Mi abuela María, con sus tres hijos solteros (ninguno solterón vocacional) vivían en un barrio obrero que la empresa del ferrocarril había construido en terrenos de la misma estación, para facilitar vivienda a sus empleados. Y mi abuelo, no se si por antigüedad o por ejercer de mando intermedio, fue uno de los primeros beneficiarios de una de esas viviendas. Beneficio, o derecho, que la empresa le respetó a su viuda, ya que uno de mis tíos ocupaba el puesto que quedó vacante al morir mi abuelo.

Como ya he señalado, con ellos pasé los primeros años de mi niñez y fui muy feliz. Pero al cumplir los seis años, como los colegios estaban ubicados en el casco urbano, viviendo con mis padres lo tenía mas fácil para escolarizarme. Y así pude aprender a garabatear mis primeras letras sin tener que hacer largos e incómodos desplazamientos. Ahora, cuando ha pasado mucho tiempo, unas veces despierto y otras entre sueños, aun recuerdo como algo cercano aquellos años en que mi abuela María me acunaba sobre sus brazos y me besuqueaba la frente antes de llevarme a la cama. Tal vez lo hiciera siguiendo algún ritual respecto a la educación recibida de sus mayores o porque, al hacerlo, rememoraba sus años de madre que había criado cuatro hijos y sabía que con ello «mi niño» como le encantaba llamarme, dormiría sin congojas ni miedos fantasmagóricos. Mas de una bronca se llevó la sirvienta porque si ésta me cogía para dormirme, siempre me cantaba una nana que decía:

«Duérmete guapo
que viene El Coco
y se lleva a los niños
que duermen poco»

Y claro, con esa letra, cuando el sueño me vencía me quedaba dormido abrazado a ella por temor a que llegase El Coco y me llevara con él.

Mi abuela María, como la mayoría de mujeres de aquellas viejas generaciones, no sabía leer ni escribir. Solo tenía la formación que se adquiere ejerciendo «sus labores», cuidando su casa y dando cariño a los suyos. Ella, como no tenía marido, tenía que administrar la economía familiar consistente en el jornal de cada uno de sus tres hijos (no se si cobraba algo por ser viuda de un mutilado de un brazo en accidente laboral) y aunque los ingresos no fuesen muchos, como estaba acostumbrada a echarle imaginación y contar con los dedos, fue capaz de reunir unos ahorrillos para la vejez. La prueba es que mis tíos se independizaron y ella, en su casa, se mantuvo sin excesivas estrecheces hasta el final de sus días.

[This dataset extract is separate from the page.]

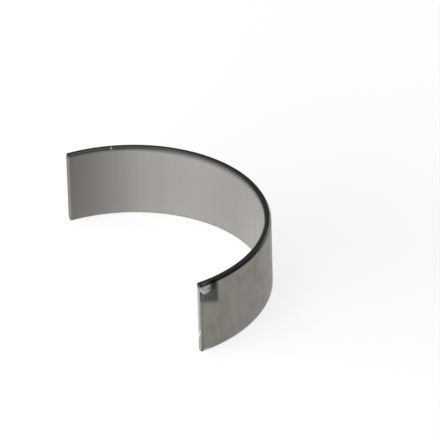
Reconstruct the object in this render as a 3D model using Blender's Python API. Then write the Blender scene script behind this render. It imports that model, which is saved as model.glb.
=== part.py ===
"""Engine bearing shell: one half of a thin-wall plain bearing, a bent steel strip with a bonded
lining, shown free, before it is pressed into its housing. It stands on one side face.

Metres, +Z up along the bore's axis. The arc's crown points to +Y and the end with the locating
lug lies at +X. The origin is the middle of the bounding box, on the side face it stands on."""

import math

import bmesh
import bpy
from mathutils import Vector

# The fit: what the shell is pressed into, and what it carries
HOUSING_BORE = 0.0610
WALL = 0.0015
WIDTH = 0.0171

# Free shape: the ends spring open by this much across the joint faces
FREE_SPREAD = 0.0016

# Edge breaks: the outer one reaches further down the back than into the wall
OUTER_CHAMFER_IN = 0.0004
OUTER_CHAMFER_DOWN = 0.0007
INNER_CHAMFER = 0.0003
JOINT_CHAMFER = 0.00015

# The bore is eased away from the journal near each joint face
RELIEF_LENGTH = 0.0060
RELIEF_DEPTH = 0.00004

# Locating lug, pressed out of the back at the +X joint face, near the upper side face
LUG_HEIGHT = 0.0013
LUG_WIDTH = 0.0021
LUG_LENGTH = 0.0028
LUG_CREST = 0.0005
LUG_SETBACK = 0.0001
LUG_TO_SIDE_FACE = 0.0015
LUG_EDGE = 0.0001

# Pocket that the punch leaves in the bore behind the lug
POCKET_DEPTH = 0.0010
POCKET_WIDTH = 0.0019
POCKET_LENGTH = 0.0030
POCKET_FROM_JOINT = 0.0006
POCKET_HEEL = 0.0004

# How far a cutter or an added block runs past the surface it meets
OVERRUN = 0.0004
# Depth of the lug's root in the wall, as a share of the wall
ROOT_SHARE = 0.5
ARC_STEPS = 180
SHARP_ANGLE = math.radians(25)

STEEL_GREY = (0.22, 0.21, 0.19, 1.0)


def free_half_angle():
    """Half of the free shell's arc. Its outer length is half of the housing's circumference, and
    its ends stand FREE_SPREAD further apart: sin(h) / h = chord / arc, solved by halving."""
    ratio = (HOUSING_BORE + FREE_SPREAD) / (math.pi * HOUSING_BORE / 2)
    low, high = math.radians(45), math.radians(135)
    while high - low > 1e-9:
        middle = (low + high) / 2
        if math.sin(middle) / middle > ratio:
            low = middle
        else:
            high = middle
    return (low + high) / 2


HALF_ANGLE = free_half_angle()
OUTER_RADIUS = math.pi * HOUSING_BORE / 4 / HALF_ANGLE
BORE_RADIUS = OUTER_RADIUS - WALL
LUG_JOINT_ANGLE = math.pi / 2 - HALF_ANGLE


def clear_scene():
    for obj in list(bpy.data.objects):
        bpy.data.objects.remove(obj, do_unlink=True)


def wall_section():
    """The wall's section as (radius, height), round from the lower bore edge."""
    return [
        (BORE_RADIUS, INNER_CHAMFER),
        (BORE_RADIUS + INNER_CHAMFER, 0),
        (OUTER_RADIUS - OUTER_CHAMFER_IN, 0),
        (OUTER_RADIUS, OUTER_CHAMFER_DOWN),
        (OUTER_RADIUS, WIDTH - OUTER_CHAMFER_DOWN),
        (OUTER_RADIUS - OUTER_CHAMFER_IN, WIDTH),
        (BORE_RADIUS + INNER_CHAMFER, WIDTH),
        (BORE_RADIUS, WIDTH - INNER_CHAMFER),
    ]


def on_plan(from_joint, radius):
    """(x, y) at this radius and this distance round the back from the lug's joint face."""
    angle = LUG_JOINT_ANGLE + from_joint / OUTER_RADIUS
    return radius * math.cos(angle), radius * math.sin(angle)


def new_object(name, bm):
    mesh = bpy.data.meshes.new(name)
    bmesh.ops.recalc_face_normals(bm, faces=bm.faces)
    bm.to_mesh(mesh)
    bm.free()
    obj = bpy.data.objects.new(name, mesh)
    bpy.context.scene.collection.objects.link(obj)
    return obj


def ease_bore(bm):
    """Moves the bore's points outwards near both joint faces, deepest at the face itself."""
    middle_of_wall = OUTER_RADIUS - WALL / 2
    for vert in bm.verts:
        radius = math.hypot(vert.co.x, vert.co.y)
        from_crown = abs(math.atan2(vert.co.x, vert.co.y))
        from_joint = (HALF_ANGLE - from_crown) * OUTER_RADIUS
        if radius < middle_of_wall and from_joint < RELIEF_LENGTH:
            depth = RELIEF_DEPTH * (1 - from_joint / RELIEF_LENGTH)
            vert.co.xy *= (radius + depth) / radius


def break_joint_edges(bm):
    """A small chamfer all round both joint faces."""
    section_sides = len(wall_section())
    joint_faces = [face for face in bm.faces if len(face.verts) == section_sides]
    edges = [edge for face in joint_faces for edge in face.edges]
    bmesh.ops.bevel(
        bm, geom=edges, offset=JOINT_CHAMFER, offset_type="OFFSET", segments=1, affect="EDGES"
    )


def make_wall(name):
    """The section swung round the bore's axis from one joint face to the other."""
    bm = bmesh.new()
    verts = []
    for radius, height in wall_section():
        x, y = on_plan(0, radius)
        verts.append(bm.verts.new((x, y, height)))
    section = bm.faces.new(verts)
    bmesh.ops.spin(
        bm,
        geom=[section],
        cent=(0, 0, 0),
        axis=(0, 0, 1),
        angle=2 * HALF_ANGLE,
        steps=ARC_STEPS,
    )
    rims = [edge for edge in bm.edges if edge.is_boundary]
    if rims:
        bmesh.ops.holes_fill(bm, edges=rims, sides=len(verts))
    ease_bore(bm)
    break_joint_edges(bm)
    return new_object(name, bm)


def make_block(name, outline, low, high):
    """A solid with this plan outline, given as (distance from the joint face, radius)."""
    bm = bmesh.new()
    bottom = [bm.verts.new((*on_plan(*point), low)) for point in outline]
    face = bm.faces.new(bottom)
    raised = bmesh.ops.extrude_face_region(bm, geom=[face])
    top = [item for item in raised["geom"] if isinstance(item, bmesh.types.BMVert)]
    bmesh.ops.translate(bm, verts=top, vec=Vector((0, 0, high - low)))
    return new_object(name, bm)


def past_the_end(start, end):
    """The point OVERRUN further along the slope from start to end, in height."""
    share = 1 + OVERRUN / abs(end[1] - start[1])
    return start[0] + (end[0] - start[0]) * share, start[1] + (end[1] - start[1]) * share


def make_lug():
    """Full height over its crest, then a straight ramp down into the back."""
    crest_end = (LUG_SETBACK + LUG_CREST, OUTER_RADIUS + LUG_HEIGHT)
    ramp_end = past_the_end(crest_end, (LUG_LENGTH, OUTER_RADIUS))
    root = OUTER_RADIUS - ROOT_SHARE * WALL
    outline = [
        (LUG_SETBACK, root),
        (LUG_SETBACK, OUTER_RADIUS + LUG_HEIGHT),
        crest_end,
        ramp_end,
        (ramp_end[0], root),
    ]
    top = WIDTH - LUG_TO_SIDE_FACE
    lug = make_block("lug_block", outline, top - LUG_WIDTH, top)
    rounding = lug.modifiers.new("rounded edges", "BEVEL")
    rounding.width = LUG_EDGE
    rounding.segments = 2
    rounding.limit_method = "ANGLE"
    return lug


def make_pocket():
    """A steep heel on the joint side, then a floor that rises back to the bore."""
    heel_foot = (POCKET_FROM_JOINT, BORE_RADIUS)
    deepest = (POCKET_FROM_JOINT + POCKET_HEEL, BORE_RADIUS + POCKET_DEPTH)
    floor_end = (POCKET_FROM_JOINT + POCKET_LENGTH, BORE_RADIUS)
    outline = [
        past_the_end(deepest, heel_foot),
        deepest,
        past_the_end(deepest, floor_end),
    ]
    middle = WIDTH - LUG_TO_SIDE_FACE - LUG_WIDTH / 2
    return make_block(
        "pocket_cutter", outline, middle - POCKET_WIDTH / 2, middle + POCKET_WIDTH / 2
    )


def add_boolean(target, other, operation):
    other.hide_render = True
    other.display_type = "WIRE"
    modifier = target.modifiers.new(other.name, "BOOLEAN")
    modifier.operation = operation
    modifier.solver = "EXACT"
    modifier.object = other


def steel():
    material = bpy.data.materials.new("ground bearing steel")
    material.use_nodes = True
    shader = material.node_tree.nodes["Principled BSDF"]
    shader.inputs["Base Color"].default_value = STEEL_GREY
    shader.inputs["Metallic"].default_value = 1.0
    shader.inputs["Roughness"].default_value = 0.4
    return material


def stand_on_origin(shell, helpers):
    """Puts the middle of the finished shell's box over the origin, and the helpers with it."""
    bpy.context.view_layer.update()
    finished = shell.evaluated_get(bpy.context.evaluated_depsgraph_get())
    corners = [Vector(corner) for corner in finished.bound_box]
    middle = (corners[0] + corners[6]) / 2
    for obj in (shell, *helpers):
        obj.location = (-middle.x, -middle.y, 0)


def main():
    clear_scene()
    shell = make_wall("bearing_shell")
    shell.data.materials.append(steel())
    shell.data.shade_smooth()
    shell.data.set_sharp_from_angle(angle=SHARP_ANGLE)
    lug = make_lug()
    pocket = make_pocket()
    add_boolean(shell, lug, "UNION")
    add_boolean(shell, pocket, "DIFFERENCE")
    stand_on_origin(shell, (lug, pocket))


main()
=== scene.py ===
"""The finished look of an engine bearing shell: one half of a thin-wall plain bearing, standing on
a side face. Its surface is one closed sheet worked out along the arc, with the lug and its pocket
pressed into it, and a finish for each way that a face was made."""

import math

import bpy
import numpy as np
from mathutils import Matrix, Vector


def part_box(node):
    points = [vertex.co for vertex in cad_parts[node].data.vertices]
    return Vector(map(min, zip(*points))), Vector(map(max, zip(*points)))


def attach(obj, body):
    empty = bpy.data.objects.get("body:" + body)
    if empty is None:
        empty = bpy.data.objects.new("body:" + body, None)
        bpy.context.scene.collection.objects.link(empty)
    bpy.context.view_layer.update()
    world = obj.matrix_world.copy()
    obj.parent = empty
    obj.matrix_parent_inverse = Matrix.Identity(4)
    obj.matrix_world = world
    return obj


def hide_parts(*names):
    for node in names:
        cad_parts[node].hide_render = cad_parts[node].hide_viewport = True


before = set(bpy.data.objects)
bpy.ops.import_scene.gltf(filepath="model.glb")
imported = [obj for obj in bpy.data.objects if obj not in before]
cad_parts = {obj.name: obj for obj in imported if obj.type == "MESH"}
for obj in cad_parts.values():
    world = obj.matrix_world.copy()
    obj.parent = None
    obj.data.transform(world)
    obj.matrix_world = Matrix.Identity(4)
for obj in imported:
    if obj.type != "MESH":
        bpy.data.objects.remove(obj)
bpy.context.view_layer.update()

NODE = "bearing_shell"
node_low, node_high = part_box(NODE)

# Sizes of the real shell, in metres
HOUSING_BORE = 0.0610
FREE_SPREAD = 0.0016
WALL = 0.0015
LINING_DEPTH = 0.0003
WIDTH = node_high.z - node_low.z
OUTER_CHAMFER_IN = 0.0004
OUTER_CHAMFER_DOWN = 0.0007
INNER_CHAMFER = 0.0003
JOINT_ROUND = 0.00015
CORNER_ROUND = 0.00006
RELIEF_LENGTH = 0.0060
RELIEF_DEPTH = 0.00004

# Locating lug and the punch's pocket behind it
LUG_HEIGHT = 0.0013
LUG_WIDTH = 0.0021
LUG_LENGTH = 0.0028
LUG_CREST = 0.0005
LUG_SETBACK = 0.00015
LUG_TO_SIDE_FACE = 0.0015
LUG_DRAFT = 0.00012
POCKET_DEPTH = 0.0010
POCKET_WIDTH = 0.0019
POCKET_LENGTH = 0.0030
POCKET_FROM_JOINT = 0.0006
POCKET_HEEL = 0.0004
PRESS_ROUND = 0.00003
RAMP_ROUND = 0.00024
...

Ahora, desde la distancia en el tiempo, sin el remordimiento de haber sido el peor de sus nietos, sí creo que no supe apreciar las caricias de que fui objeto esos años de mi niñez a su lado, ni corresponder al infinito amor recibido de ella hasta que murió. Sin embargo, de lo que estoy convencido es de que nosotros, los abuelos de ahora y de siempre, celebramos las gracias de nuestros nietos y nos ilusiona verles crecer. Y mi abuela María pudo ser un buen ejemplo.